> _Raw data_:

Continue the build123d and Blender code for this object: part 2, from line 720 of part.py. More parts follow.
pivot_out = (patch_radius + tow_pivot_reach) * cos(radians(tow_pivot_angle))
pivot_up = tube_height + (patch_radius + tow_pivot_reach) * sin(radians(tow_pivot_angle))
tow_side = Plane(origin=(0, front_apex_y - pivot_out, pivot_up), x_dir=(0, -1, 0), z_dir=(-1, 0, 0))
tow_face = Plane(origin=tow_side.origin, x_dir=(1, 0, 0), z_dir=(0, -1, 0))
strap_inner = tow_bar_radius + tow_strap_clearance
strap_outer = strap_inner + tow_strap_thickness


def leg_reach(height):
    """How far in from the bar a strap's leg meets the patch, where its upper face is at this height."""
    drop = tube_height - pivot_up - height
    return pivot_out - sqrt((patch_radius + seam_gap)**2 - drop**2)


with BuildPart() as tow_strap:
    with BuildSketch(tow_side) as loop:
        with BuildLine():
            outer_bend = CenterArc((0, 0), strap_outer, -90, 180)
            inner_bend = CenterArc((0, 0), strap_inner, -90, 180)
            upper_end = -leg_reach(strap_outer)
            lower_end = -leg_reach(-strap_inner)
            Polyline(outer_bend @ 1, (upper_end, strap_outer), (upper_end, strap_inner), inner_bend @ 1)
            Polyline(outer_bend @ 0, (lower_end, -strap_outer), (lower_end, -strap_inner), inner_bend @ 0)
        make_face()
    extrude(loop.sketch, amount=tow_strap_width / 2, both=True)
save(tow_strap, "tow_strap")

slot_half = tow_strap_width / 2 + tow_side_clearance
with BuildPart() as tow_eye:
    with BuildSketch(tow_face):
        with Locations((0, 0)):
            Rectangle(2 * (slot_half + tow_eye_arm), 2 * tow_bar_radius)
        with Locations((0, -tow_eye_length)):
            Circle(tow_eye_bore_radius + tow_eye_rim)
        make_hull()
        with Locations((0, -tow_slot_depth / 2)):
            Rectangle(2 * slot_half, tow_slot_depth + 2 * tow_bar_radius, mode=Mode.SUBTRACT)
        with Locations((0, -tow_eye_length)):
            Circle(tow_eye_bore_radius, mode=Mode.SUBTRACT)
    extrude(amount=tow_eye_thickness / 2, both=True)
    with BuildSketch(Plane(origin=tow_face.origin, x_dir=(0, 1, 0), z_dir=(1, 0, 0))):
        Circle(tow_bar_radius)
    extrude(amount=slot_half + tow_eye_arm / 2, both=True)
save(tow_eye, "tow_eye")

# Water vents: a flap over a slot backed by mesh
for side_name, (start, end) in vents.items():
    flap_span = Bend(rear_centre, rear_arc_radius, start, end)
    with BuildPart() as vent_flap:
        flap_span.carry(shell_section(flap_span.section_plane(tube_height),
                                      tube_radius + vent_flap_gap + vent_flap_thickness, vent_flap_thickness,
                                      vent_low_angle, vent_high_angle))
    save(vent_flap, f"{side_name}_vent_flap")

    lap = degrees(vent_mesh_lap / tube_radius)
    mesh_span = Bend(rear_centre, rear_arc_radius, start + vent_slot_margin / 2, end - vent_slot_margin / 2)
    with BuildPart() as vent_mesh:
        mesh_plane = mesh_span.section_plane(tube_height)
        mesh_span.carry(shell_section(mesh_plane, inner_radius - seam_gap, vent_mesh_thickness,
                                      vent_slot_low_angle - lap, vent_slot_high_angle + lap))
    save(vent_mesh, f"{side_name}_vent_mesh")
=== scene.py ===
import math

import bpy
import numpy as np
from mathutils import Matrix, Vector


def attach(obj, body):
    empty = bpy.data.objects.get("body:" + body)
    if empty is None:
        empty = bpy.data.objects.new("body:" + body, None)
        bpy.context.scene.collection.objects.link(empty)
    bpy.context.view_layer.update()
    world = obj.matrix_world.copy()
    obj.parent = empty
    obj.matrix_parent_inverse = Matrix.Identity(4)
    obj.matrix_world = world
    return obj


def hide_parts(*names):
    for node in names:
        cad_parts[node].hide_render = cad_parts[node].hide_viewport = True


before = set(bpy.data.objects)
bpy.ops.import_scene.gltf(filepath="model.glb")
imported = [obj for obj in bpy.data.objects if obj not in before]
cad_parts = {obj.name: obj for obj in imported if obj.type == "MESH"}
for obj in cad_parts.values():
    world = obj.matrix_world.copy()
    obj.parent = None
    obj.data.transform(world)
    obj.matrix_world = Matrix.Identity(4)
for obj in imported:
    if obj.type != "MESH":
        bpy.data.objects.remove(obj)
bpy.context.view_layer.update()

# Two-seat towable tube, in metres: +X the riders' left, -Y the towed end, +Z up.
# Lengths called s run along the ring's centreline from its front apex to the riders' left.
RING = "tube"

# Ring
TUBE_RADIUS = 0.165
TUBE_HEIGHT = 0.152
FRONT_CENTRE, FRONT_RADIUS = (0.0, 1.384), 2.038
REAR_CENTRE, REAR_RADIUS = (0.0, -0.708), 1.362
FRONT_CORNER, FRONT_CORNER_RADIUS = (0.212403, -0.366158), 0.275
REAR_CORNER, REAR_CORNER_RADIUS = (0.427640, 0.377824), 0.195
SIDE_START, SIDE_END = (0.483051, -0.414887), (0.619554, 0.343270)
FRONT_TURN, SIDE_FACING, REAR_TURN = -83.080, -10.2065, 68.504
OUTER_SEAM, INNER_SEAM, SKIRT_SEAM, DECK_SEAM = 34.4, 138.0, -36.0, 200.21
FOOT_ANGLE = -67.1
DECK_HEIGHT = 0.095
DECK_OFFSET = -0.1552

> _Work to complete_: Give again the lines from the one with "lap = degrees(vent_mesh_lap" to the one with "bpy.context.scene.collection.objects.link(empty)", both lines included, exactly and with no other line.

> _The output_:
    lap = degrees(vent_mesh_lap / tube_radius)
    mesh_span = Bend(rear_centre, rear_arc_radius, start + vent_slot_margin / 2, end - vent_slot_margin / 2)
    with BuildPart() as vent_mesh:
        mesh_plane = mesh_span.section_plane(tube_height)
        mesh_span.carry(shell_section(mesh_plane, inner_radius - seam_gap, vent_mesh_thickness,
                                      vent_slot_low_angle - lap, vent_slot_high_angle + lap))
    save(vent_mesh, f"{side_name}_vent_mesh")
=== scene.py ===
import math

import bpy
import numpy as np
from mathutils import Matrix, Vector


def attach(obj, body):
    empty = bpy.data.objects.get("body:" + body)
    if empty is None:
        empty = bpy.data.objects.new("body:" + body, None)
        bpy.context.scene.collection.objects.link(empty)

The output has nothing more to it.